WHAT YOU ARE ASKED TO DO: Copy out precisely the lines beginning at the line that contains "Write part 3" and ending at the line that contains "return Vector((cos(turn) *", including both.

ENTRIES SUPPLIED:
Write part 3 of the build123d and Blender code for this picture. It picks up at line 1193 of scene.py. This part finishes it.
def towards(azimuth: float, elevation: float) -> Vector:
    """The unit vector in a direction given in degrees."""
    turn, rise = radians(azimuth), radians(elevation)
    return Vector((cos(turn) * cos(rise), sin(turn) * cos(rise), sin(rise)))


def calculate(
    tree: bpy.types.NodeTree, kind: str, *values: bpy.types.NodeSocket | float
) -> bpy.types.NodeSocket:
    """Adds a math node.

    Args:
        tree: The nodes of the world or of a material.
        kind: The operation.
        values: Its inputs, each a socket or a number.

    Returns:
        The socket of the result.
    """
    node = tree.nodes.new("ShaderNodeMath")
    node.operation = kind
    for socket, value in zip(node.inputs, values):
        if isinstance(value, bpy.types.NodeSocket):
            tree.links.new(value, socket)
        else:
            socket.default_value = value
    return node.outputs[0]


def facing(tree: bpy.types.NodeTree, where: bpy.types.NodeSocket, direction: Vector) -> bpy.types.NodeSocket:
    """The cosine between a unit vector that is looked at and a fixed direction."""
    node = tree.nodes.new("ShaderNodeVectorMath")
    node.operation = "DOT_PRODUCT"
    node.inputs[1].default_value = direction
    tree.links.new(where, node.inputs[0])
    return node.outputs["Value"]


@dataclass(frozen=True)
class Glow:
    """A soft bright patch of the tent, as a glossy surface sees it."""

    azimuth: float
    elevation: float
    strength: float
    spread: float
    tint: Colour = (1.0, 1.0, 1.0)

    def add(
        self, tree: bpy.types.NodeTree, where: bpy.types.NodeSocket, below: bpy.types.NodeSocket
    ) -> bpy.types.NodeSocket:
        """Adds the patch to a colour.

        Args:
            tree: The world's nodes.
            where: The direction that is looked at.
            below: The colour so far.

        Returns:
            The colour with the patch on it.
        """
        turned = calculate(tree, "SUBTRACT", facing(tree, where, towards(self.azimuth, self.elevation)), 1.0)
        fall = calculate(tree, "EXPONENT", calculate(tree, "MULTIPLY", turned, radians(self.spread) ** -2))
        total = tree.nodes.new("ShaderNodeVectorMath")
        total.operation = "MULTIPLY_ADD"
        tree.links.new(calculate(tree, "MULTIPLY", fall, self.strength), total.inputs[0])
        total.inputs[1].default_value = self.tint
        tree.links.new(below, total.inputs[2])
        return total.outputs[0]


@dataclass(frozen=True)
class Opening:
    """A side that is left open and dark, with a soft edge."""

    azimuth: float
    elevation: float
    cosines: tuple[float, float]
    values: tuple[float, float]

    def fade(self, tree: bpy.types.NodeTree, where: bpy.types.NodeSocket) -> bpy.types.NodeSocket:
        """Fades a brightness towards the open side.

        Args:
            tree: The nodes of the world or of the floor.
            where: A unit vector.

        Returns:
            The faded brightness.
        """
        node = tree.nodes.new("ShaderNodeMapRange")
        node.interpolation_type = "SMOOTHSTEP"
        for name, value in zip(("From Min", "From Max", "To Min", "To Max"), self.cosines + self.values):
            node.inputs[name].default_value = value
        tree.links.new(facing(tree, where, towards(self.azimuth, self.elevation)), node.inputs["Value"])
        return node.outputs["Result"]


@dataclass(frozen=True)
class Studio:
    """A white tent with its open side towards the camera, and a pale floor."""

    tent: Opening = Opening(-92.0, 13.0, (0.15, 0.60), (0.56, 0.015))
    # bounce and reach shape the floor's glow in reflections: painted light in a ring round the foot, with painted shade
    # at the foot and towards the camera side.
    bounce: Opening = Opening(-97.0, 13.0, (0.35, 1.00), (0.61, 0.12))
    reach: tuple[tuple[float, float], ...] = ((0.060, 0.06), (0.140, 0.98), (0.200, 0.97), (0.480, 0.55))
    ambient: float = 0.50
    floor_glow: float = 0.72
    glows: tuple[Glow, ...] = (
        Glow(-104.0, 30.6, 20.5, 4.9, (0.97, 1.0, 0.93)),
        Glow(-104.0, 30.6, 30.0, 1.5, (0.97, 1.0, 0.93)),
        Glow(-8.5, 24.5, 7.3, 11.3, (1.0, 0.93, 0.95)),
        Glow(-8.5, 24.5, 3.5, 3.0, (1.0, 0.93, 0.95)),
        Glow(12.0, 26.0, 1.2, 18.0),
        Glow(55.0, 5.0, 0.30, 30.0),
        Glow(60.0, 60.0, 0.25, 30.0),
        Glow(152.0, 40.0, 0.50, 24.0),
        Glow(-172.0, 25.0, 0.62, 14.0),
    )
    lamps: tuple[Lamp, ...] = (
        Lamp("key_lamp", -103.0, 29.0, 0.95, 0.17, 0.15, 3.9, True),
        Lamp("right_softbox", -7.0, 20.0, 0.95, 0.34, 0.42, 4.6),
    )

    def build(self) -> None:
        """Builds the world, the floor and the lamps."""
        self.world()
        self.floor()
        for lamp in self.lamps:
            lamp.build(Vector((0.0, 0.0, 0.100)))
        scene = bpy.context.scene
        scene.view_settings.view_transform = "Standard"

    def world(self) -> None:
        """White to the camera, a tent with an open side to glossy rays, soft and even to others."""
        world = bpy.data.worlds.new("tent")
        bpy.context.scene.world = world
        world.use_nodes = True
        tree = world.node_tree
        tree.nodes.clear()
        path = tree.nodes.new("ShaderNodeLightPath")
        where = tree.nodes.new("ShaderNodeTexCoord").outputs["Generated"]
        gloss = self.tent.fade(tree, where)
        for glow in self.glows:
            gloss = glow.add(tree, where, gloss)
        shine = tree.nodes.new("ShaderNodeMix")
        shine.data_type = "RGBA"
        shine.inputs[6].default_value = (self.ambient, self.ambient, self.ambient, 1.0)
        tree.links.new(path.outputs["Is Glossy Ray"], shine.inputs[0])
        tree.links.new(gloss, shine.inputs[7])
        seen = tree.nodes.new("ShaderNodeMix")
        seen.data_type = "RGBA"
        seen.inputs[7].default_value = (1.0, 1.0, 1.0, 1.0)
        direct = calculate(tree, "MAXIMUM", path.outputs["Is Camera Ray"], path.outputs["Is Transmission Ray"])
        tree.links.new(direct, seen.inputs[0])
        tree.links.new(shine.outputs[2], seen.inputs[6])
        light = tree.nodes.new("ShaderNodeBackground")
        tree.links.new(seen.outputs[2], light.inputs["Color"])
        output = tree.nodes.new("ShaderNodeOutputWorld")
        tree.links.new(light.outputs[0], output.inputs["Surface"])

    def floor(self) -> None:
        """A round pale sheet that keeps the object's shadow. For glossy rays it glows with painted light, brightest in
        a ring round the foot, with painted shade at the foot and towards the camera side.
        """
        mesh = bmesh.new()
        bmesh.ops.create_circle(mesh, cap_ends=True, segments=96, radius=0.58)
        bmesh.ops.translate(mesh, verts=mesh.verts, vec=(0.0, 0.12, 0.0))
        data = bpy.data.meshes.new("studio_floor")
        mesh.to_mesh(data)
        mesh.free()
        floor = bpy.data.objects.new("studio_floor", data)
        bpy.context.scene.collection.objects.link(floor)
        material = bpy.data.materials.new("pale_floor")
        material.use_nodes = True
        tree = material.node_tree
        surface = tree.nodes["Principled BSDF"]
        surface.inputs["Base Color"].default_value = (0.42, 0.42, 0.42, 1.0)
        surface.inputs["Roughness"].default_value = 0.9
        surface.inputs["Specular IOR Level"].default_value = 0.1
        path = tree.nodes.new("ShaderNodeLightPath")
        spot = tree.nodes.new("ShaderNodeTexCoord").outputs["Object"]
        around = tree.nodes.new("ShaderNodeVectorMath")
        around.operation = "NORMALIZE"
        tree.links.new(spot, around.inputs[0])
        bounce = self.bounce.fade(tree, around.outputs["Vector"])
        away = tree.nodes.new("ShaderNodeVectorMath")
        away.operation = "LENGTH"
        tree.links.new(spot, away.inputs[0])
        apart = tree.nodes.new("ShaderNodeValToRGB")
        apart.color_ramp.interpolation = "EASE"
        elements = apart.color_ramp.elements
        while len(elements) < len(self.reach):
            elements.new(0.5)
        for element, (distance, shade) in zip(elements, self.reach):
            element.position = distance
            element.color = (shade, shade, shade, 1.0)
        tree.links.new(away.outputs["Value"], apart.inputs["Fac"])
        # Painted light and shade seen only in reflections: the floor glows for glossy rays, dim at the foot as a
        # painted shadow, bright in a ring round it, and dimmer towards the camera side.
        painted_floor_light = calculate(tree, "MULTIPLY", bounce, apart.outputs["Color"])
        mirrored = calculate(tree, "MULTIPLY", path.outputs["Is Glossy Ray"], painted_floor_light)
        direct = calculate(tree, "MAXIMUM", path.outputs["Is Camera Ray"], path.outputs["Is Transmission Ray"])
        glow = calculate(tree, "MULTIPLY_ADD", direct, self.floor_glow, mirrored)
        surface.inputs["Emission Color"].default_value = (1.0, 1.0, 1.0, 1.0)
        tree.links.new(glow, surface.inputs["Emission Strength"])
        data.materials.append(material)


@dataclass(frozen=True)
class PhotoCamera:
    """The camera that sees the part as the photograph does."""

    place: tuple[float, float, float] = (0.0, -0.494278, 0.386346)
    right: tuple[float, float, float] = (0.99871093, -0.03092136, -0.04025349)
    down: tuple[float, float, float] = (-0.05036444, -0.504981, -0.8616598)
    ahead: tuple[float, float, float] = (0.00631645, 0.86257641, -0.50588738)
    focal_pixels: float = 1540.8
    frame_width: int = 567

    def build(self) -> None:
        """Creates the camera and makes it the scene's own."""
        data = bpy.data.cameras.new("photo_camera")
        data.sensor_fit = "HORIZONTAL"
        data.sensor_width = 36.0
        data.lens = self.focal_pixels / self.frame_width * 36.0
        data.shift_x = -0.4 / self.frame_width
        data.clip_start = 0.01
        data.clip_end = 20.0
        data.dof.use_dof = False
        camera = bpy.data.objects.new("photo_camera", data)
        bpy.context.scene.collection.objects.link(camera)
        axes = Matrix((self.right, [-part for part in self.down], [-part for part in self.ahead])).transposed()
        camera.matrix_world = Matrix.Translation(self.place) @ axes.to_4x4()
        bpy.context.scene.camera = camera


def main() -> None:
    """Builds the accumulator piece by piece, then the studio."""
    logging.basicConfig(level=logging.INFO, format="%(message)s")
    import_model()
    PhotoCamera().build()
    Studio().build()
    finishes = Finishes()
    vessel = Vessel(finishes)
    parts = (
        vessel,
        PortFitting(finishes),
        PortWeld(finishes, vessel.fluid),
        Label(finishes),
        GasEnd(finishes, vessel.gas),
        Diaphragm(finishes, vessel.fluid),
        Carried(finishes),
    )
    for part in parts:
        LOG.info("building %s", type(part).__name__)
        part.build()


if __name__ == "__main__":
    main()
---
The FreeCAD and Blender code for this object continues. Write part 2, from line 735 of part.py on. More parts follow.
* * *
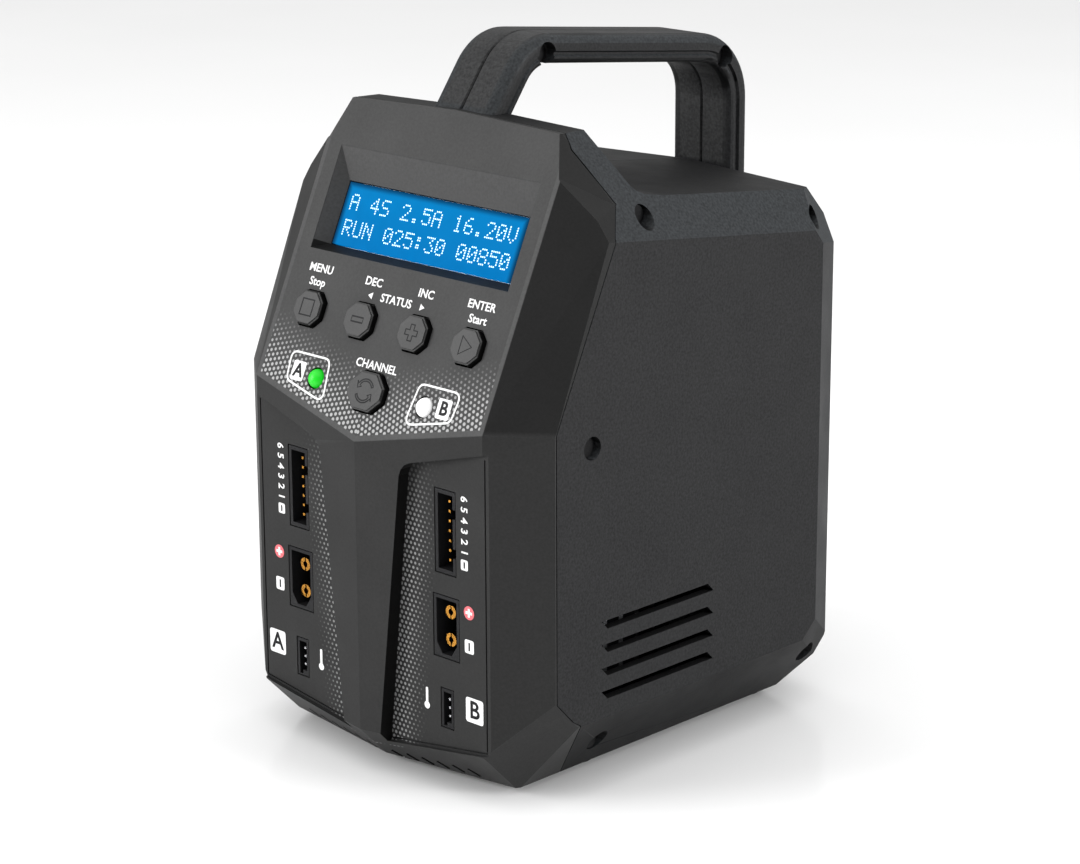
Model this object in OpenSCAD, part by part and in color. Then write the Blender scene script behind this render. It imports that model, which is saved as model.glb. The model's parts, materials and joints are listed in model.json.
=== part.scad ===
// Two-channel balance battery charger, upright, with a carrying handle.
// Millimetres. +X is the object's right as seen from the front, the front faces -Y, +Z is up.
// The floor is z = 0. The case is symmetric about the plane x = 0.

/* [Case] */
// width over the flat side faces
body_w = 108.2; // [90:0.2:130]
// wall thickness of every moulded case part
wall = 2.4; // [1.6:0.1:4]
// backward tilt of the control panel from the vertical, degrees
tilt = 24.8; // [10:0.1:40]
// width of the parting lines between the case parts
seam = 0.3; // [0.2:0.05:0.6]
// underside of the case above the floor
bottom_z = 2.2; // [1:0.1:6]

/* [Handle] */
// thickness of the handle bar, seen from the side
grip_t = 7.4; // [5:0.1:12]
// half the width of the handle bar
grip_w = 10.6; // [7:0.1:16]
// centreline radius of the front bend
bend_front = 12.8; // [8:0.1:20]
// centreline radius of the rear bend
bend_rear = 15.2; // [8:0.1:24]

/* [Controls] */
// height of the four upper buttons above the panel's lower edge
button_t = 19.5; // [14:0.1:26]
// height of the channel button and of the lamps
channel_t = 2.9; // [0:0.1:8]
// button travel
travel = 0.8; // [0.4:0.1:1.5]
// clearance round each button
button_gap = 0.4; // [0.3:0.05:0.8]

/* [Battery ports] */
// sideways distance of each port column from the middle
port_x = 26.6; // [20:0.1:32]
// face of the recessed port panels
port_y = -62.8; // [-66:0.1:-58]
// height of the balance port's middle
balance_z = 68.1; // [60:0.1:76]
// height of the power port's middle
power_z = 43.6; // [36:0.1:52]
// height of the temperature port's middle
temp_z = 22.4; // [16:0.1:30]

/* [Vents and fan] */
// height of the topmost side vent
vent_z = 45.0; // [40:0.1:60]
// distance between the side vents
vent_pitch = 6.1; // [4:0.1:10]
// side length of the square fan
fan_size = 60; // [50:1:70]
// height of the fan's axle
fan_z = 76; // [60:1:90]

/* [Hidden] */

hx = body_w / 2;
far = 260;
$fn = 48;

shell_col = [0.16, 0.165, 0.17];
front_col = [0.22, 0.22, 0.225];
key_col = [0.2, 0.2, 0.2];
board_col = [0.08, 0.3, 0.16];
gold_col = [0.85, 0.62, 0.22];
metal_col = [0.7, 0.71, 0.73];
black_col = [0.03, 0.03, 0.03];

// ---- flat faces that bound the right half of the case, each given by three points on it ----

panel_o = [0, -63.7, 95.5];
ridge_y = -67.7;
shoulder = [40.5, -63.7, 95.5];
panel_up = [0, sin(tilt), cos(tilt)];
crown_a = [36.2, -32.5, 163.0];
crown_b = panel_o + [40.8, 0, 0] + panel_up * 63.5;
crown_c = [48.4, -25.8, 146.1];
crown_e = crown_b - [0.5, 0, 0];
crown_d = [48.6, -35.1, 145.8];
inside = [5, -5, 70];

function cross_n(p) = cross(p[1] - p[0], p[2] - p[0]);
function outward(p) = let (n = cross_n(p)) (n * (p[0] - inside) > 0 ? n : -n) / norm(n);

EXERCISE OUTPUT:
Write part 3 of the build123d and Blender code for this picture. It picks up at line 1193 of scene.py. This part finishes it.
def towards(azimuth: float, elevation: float) -> Vector:
    """The unit vector in a direction given in degrees."""
    turn, rise = radians(azimuth), radians(elevation)
    return Vector((cos(turn) * cos(rise), sin(turn) * cos(rise), sin(rise)))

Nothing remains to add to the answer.